Get rid of him. Do what Pigs said. He wasn't a FWB, he was a mind-fucking player. What a loser.

Tahini123 · 21/04/2018 21:15

One time during sex he 'accidentally' put it in the wrong hole and it took some convincing for him to remove it. Consequently I bled for two days after.

And yet I'm still fixated on him.

OP posts:
Tahini123 · 21/04/2018 21:16

Thank you for the replies. They have been very insightful.

OP posts:
eddielizzard · 21/04/2018 21:21

yep he's playing games. he's playing you like a violin. don't respond and delete his number.

eddielizzard · 21/04/2018 21:21

bleurgh just read 'took some convincing' - such a prince isn't he?
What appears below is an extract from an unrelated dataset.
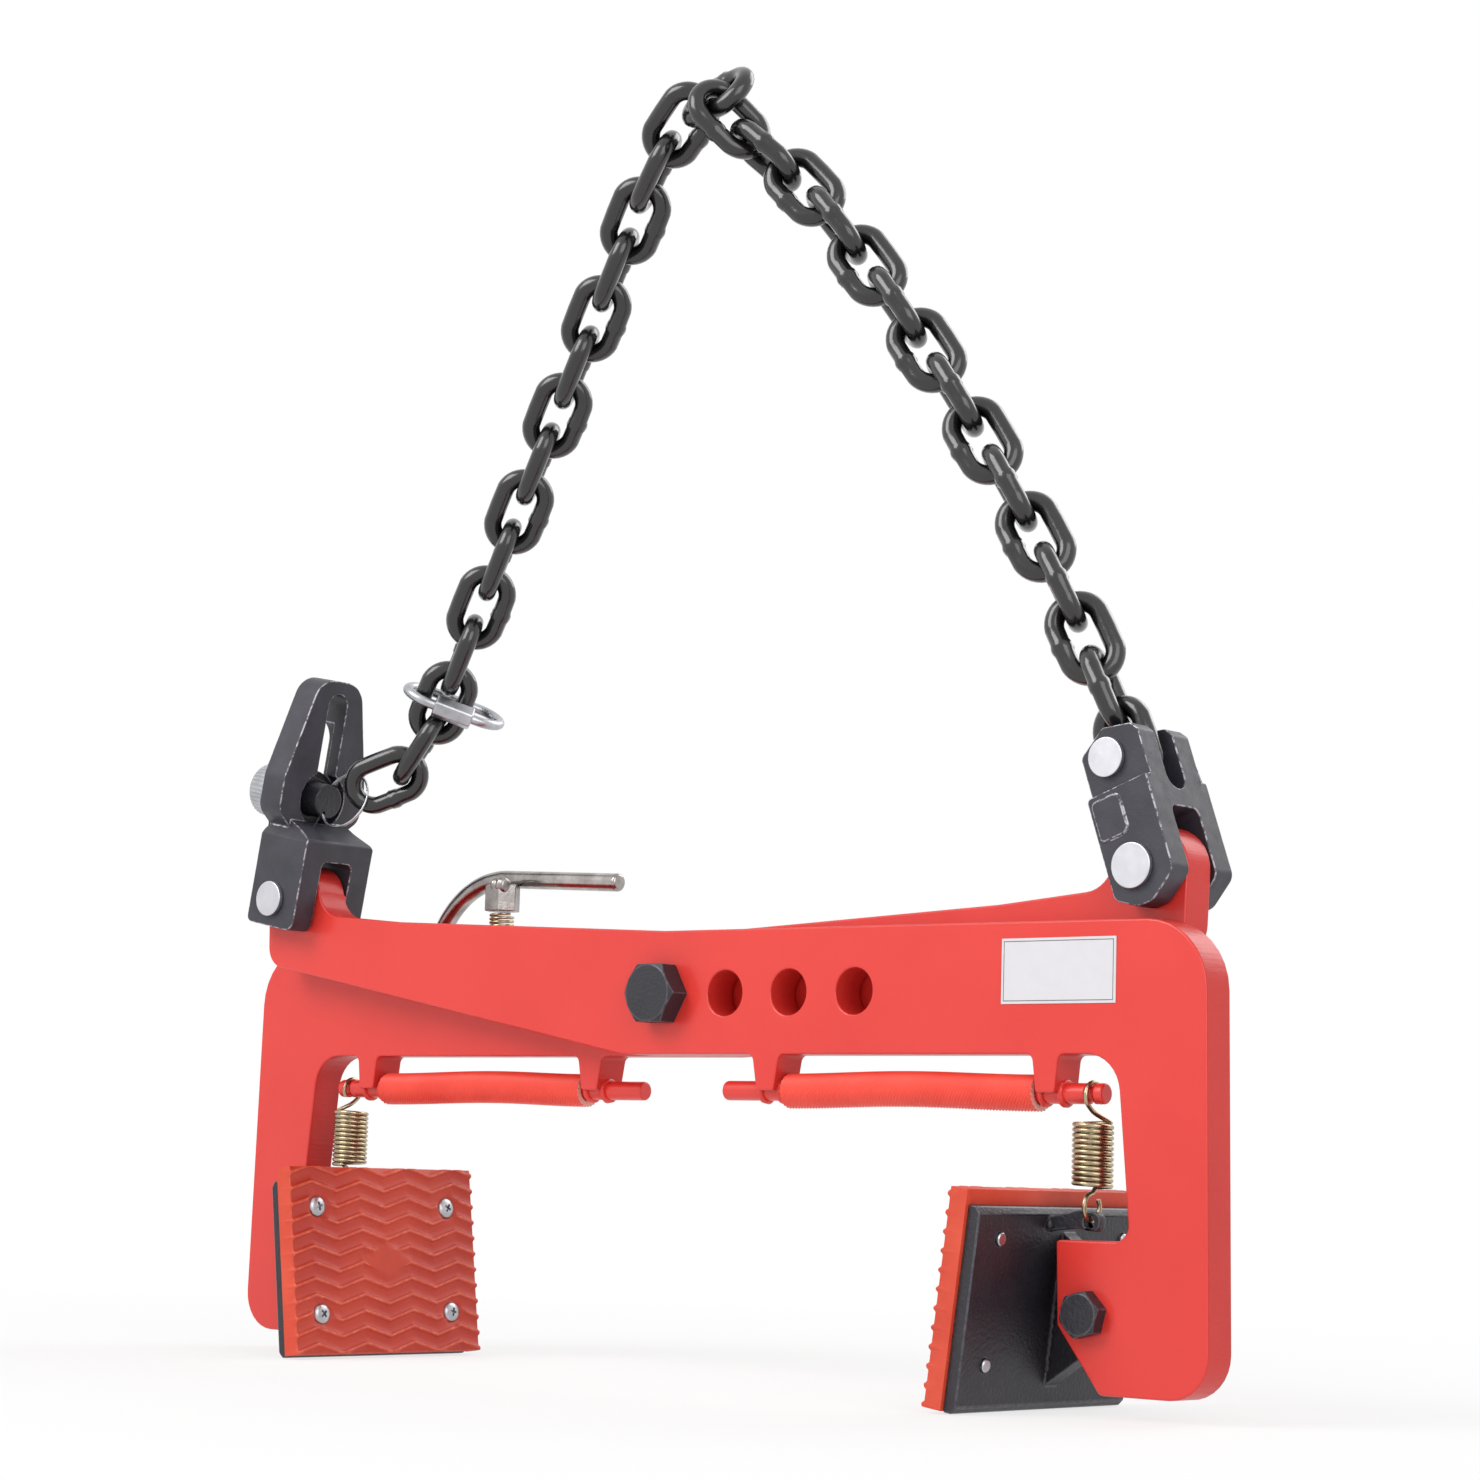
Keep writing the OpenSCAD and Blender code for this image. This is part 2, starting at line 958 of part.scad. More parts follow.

expatinscotland · 21/04/2018 21:23

'One time during sex he 'accidentally' put it in the wrong hole and it took some convincing for him to remove it. Consequently I bled for two days after.'

That's rape, you know. Yes, it really is. There's a fairly recent episode of '48 Hours in Police Custody' featuring a man who did exactly this and he was convicted of rape.

XiCi · 21/04/2018 21:44

The more you post the more horrific he sounds. What are you doing, seriously? Is there some reason why you would let someone treat you with so much contempt? Do you not value yourself at all? He is royally taking the piss out of you. The whole situation sounds horrendous. Please dump him and think seriously about why you would let anyone treat you like this.

AnyFucker · 21/04/2018 22:28

Some quite spectacular drip feeding going on here.